Locate, in the data below, the line that contains "Keep writing the" and the line that contains "local.y *= 1 + SKIRT_FLARE * skirt"; reproduce exactly those two lines and every line between them, nothing more.

- _Information supplied_:
++++++++++++++++++++

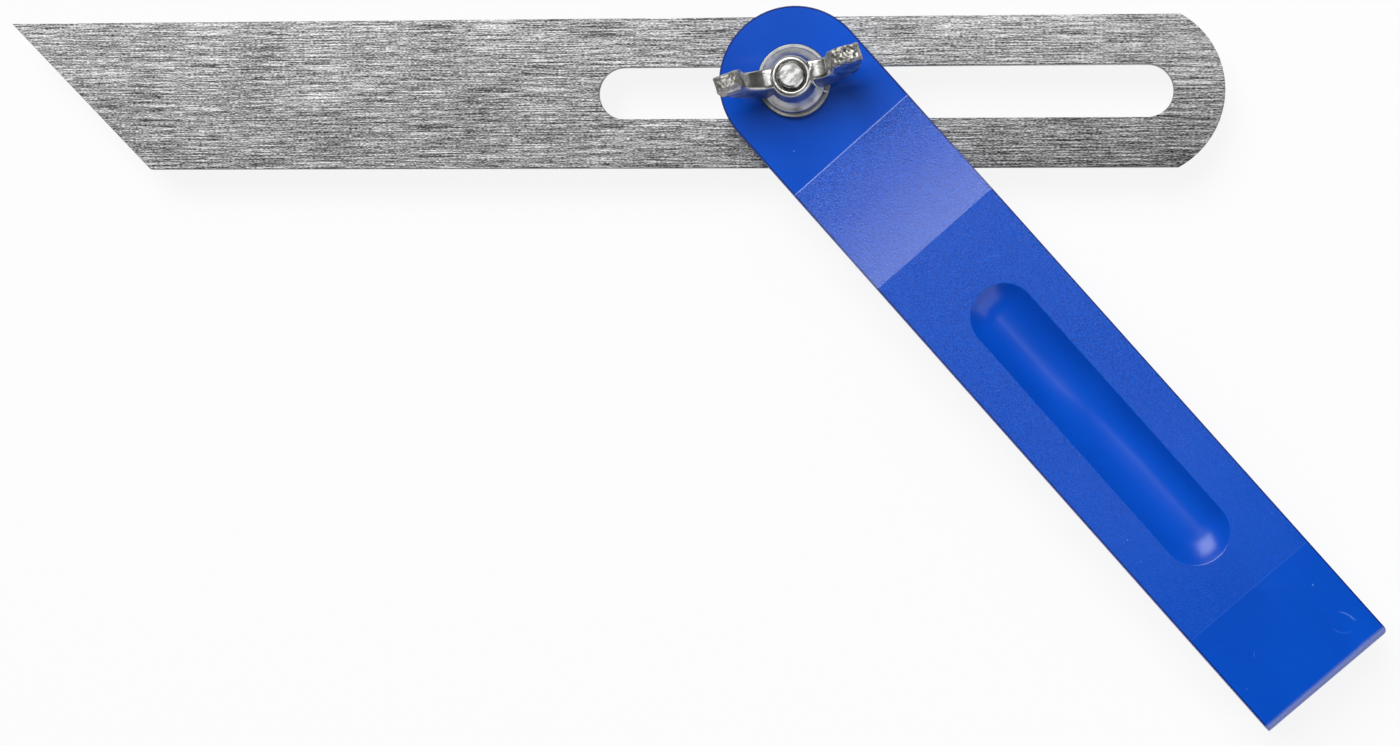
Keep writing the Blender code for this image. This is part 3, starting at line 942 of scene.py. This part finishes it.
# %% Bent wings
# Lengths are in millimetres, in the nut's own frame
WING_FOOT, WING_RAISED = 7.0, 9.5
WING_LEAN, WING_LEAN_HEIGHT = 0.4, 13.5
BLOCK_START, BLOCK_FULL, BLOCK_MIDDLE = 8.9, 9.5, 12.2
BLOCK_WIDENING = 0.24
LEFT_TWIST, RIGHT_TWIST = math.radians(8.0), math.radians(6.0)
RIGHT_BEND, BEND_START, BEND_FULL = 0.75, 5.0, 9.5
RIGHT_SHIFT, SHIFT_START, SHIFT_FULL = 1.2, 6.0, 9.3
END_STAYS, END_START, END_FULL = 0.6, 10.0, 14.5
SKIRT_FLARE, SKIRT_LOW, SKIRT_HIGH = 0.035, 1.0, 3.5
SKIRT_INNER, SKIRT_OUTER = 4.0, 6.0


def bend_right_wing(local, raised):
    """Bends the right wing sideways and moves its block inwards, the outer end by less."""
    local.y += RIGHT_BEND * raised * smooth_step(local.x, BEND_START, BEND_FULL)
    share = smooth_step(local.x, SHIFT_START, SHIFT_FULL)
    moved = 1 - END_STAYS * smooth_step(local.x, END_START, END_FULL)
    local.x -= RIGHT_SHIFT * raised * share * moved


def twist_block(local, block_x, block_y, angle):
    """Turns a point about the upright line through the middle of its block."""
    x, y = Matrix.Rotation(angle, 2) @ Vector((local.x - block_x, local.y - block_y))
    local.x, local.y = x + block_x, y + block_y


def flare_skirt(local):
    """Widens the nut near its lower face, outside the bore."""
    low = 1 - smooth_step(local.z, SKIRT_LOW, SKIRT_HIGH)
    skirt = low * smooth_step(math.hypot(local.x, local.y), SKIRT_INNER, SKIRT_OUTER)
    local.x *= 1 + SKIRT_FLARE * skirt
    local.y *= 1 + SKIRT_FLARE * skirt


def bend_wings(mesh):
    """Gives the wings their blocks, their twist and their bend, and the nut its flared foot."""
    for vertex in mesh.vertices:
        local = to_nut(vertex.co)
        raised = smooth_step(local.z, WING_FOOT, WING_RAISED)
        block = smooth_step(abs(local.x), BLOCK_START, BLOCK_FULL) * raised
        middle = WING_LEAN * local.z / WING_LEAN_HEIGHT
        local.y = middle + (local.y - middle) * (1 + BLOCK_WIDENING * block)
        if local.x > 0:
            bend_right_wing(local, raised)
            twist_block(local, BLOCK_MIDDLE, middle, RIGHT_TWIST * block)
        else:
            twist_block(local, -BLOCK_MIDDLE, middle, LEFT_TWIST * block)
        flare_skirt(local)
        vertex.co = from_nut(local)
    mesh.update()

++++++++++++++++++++

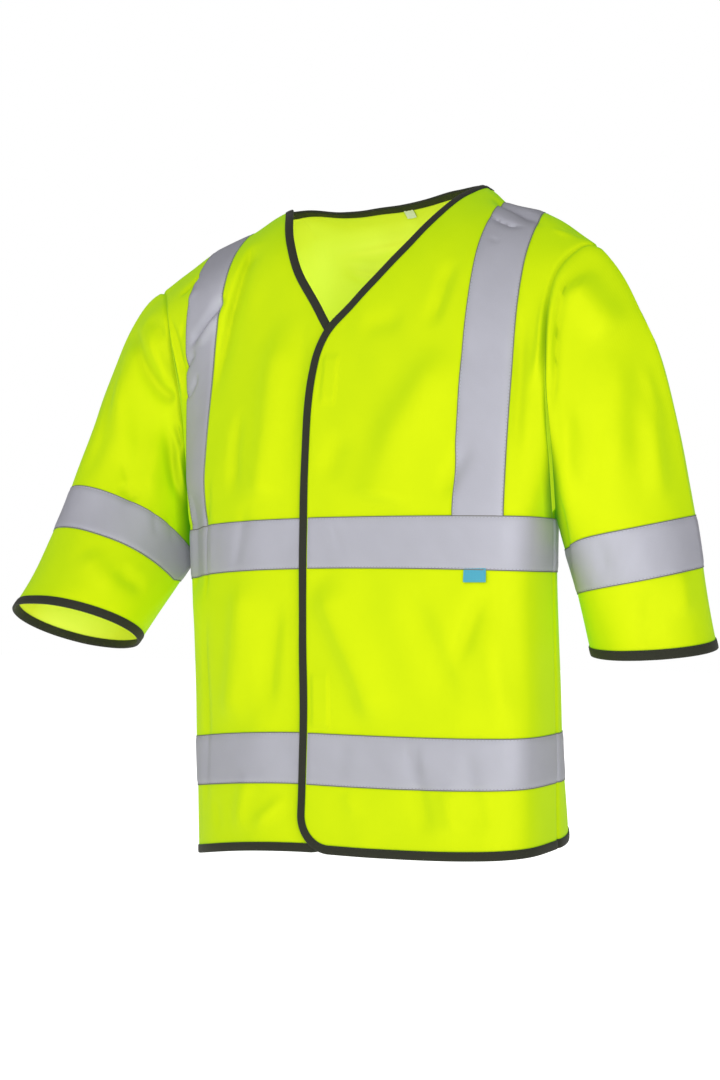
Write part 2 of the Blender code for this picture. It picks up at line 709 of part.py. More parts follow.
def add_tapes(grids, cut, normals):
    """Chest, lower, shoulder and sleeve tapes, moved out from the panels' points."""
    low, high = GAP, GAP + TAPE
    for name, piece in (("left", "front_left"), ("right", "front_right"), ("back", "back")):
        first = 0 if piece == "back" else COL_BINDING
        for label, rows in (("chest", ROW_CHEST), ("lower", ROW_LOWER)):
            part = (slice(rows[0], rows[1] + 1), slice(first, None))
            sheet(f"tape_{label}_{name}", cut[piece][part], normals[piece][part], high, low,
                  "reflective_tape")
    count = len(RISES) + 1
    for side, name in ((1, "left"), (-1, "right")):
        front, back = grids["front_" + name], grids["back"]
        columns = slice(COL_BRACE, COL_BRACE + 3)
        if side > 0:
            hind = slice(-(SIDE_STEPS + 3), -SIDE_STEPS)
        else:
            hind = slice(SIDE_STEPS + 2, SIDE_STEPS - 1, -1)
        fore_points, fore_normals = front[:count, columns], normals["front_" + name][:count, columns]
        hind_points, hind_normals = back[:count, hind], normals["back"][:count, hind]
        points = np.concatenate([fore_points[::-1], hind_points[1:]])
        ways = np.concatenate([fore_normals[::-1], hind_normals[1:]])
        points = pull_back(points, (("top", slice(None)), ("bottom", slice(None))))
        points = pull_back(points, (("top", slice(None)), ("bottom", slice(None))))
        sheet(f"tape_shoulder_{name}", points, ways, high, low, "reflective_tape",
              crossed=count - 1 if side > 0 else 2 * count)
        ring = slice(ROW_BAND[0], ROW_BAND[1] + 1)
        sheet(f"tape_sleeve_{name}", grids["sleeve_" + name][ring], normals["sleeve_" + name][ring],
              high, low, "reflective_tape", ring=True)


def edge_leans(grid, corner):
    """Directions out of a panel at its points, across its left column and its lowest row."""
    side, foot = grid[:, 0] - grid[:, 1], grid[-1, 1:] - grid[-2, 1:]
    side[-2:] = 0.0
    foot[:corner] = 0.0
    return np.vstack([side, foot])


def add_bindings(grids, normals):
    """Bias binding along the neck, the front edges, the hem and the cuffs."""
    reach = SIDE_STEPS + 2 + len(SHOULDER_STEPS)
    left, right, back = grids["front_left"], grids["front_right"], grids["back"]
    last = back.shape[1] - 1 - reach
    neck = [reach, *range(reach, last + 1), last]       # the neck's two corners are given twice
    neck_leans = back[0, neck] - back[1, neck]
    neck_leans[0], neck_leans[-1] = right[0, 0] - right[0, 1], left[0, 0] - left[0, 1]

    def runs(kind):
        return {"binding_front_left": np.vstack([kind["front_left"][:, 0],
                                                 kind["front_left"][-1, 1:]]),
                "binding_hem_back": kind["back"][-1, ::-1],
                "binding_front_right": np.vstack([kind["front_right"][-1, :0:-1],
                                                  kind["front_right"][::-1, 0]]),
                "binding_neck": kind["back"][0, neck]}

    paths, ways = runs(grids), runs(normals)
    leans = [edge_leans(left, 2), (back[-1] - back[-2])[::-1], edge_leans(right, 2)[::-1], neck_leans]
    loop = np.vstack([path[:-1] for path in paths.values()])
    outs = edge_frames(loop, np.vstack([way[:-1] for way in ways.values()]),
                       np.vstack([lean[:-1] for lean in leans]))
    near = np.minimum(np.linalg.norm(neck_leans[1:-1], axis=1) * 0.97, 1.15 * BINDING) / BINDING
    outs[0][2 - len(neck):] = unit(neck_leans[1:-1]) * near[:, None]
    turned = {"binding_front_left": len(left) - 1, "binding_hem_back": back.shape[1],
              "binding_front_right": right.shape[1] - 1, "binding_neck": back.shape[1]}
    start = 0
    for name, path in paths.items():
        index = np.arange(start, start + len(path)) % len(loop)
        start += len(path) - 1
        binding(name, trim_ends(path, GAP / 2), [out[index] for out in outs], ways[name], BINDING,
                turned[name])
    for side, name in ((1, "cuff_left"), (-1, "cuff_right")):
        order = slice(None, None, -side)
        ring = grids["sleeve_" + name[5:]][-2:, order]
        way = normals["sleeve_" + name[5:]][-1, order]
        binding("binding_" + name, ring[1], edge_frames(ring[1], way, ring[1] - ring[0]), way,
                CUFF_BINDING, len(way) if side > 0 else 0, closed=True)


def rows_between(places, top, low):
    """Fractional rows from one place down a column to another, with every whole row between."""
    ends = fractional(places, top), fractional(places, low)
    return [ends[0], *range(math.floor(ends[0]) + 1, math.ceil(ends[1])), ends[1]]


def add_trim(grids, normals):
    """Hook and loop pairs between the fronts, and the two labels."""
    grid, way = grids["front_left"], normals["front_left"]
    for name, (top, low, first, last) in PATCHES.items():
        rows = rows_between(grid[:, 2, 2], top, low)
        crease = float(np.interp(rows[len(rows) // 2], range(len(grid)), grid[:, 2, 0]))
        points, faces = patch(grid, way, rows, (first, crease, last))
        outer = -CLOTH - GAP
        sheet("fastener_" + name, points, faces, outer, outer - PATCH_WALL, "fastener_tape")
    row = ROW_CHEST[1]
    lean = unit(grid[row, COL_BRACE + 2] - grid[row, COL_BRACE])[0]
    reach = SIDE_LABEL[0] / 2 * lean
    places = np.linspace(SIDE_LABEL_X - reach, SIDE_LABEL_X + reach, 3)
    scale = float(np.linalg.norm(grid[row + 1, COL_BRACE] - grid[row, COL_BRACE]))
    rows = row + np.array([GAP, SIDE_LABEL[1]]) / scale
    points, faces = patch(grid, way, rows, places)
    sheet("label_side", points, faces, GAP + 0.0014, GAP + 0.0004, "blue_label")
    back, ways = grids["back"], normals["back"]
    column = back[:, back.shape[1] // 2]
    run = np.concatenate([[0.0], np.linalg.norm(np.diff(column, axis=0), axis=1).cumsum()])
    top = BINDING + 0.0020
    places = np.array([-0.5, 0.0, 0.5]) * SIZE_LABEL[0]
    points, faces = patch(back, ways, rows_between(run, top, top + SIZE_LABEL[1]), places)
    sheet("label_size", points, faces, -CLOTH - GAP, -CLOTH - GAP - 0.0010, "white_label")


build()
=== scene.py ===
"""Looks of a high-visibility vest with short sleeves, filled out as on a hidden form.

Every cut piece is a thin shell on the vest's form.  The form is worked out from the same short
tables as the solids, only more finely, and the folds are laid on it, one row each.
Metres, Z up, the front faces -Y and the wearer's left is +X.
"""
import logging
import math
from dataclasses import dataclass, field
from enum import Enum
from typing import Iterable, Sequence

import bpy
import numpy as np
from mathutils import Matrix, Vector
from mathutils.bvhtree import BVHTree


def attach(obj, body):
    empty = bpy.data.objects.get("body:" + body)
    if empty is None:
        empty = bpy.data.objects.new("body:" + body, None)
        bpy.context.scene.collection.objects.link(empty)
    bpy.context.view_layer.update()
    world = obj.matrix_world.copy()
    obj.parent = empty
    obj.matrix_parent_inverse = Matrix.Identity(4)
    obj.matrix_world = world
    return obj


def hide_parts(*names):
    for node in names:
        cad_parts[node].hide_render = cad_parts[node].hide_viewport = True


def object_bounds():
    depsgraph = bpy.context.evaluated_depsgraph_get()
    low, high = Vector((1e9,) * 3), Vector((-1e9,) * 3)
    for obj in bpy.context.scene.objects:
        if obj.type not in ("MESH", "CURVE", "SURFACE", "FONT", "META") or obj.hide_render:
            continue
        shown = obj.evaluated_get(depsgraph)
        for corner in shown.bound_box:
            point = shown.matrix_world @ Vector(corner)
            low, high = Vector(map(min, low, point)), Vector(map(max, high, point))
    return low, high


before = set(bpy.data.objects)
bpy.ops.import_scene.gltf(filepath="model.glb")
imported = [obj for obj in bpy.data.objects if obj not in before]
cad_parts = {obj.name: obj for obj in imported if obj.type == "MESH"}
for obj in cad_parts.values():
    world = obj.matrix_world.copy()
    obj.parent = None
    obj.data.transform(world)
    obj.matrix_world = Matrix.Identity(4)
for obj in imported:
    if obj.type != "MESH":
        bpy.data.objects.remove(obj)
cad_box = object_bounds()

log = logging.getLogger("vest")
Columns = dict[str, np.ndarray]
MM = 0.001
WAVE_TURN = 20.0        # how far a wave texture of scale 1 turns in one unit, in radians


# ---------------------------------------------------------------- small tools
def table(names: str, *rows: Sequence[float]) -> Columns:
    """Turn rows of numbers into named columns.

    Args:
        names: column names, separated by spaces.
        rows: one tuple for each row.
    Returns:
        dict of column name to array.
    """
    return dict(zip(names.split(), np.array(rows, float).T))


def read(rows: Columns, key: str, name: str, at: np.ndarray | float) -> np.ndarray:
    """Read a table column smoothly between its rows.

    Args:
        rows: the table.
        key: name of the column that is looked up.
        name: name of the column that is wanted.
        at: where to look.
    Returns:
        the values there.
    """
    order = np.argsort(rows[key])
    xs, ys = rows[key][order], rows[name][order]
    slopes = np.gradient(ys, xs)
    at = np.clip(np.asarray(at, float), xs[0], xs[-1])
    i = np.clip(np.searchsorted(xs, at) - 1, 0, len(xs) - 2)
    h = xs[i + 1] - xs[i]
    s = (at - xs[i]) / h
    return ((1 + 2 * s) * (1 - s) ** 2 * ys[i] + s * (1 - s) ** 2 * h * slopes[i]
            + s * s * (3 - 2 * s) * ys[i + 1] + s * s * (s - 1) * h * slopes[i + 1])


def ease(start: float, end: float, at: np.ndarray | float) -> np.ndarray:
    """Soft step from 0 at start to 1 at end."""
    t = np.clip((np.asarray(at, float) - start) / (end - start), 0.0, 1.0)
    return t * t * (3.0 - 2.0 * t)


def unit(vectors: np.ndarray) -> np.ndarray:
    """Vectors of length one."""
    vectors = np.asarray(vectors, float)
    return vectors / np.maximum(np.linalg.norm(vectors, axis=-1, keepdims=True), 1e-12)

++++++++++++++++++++

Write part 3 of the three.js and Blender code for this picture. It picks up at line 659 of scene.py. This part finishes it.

++++++++++++++++++++

- _Correct output_:
Keep writing the Blender code for this image. This is part 3, starting at line 942 of scene.py. This part finishes it.
# %% Bent wings
# Lengths are in millimetres, in the nut's own frame
WING_FOOT, WING_RAISED = 7.0, 9.5
WING_LEAN, WING_LEAN_HEIGHT = 0.4, 13.5
BLOCK_START, BLOCK_FULL, BLOCK_MIDDLE = 8.9, 9.5, 12.2
BLOCK_WIDENING = 0.24
LEFT_TWIST, RIGHT_TWIST = math.radians(8.0), math.radians(6.0)
RIGHT_BEND, BEND_START, BEND_FULL = 0.75, 5.0, 9.5
RIGHT_SHIFT, SHIFT_START, SHIFT_FULL = 1.2, 6.0, 9.3
END_STAYS, END_START, END_FULL = 0.6, 10.0, 14.5
SKIRT_FLARE, SKIRT_LOW, SKIRT_HIGH = 0.035, 1.0, 3.5
SKIRT_INNER, SKIRT_OUTER = 4.0, 6.0


def bend_right_wing(local, raised):
    """Bends the right wing sideways and moves its block inwards, the outer end by less."""
    local.y += RIGHT_BEND * raised * smooth_step(local.x, BEND_START, BEND_FULL)
    share = smooth_step(local.x, SHIFT_START, SHIFT_FULL)
    moved = 1 - END_STAYS * smooth_step(local.x, END_START, END_FULL)
    local.x -= RIGHT_SHIFT * raised * share * moved


def twist_block(local, block_x, block_y, angle):
    """Turns a point about the upright line through the middle of its block."""
    x, y = Matrix.Rotation(angle, 2) @ Vector((local.x - block_x, local.y - block_y))
    local.x, local.y = x + block_x, y + block_y


def flare_skirt(local):
    """Widens the nut near its lower face, outside the bore."""
    low = 1 - smooth_step(local.z, SKIRT_LOW, SKIRT_HIGH)
    skirt = low * smooth_step(math.hypot(local.x, local.y), SKIRT_INNER, SKIRT_OUTER)
    local.x *= 1 + SKIRT_FLARE * skirt
    local.y *= 1 + SKIRT_FLARE * skirt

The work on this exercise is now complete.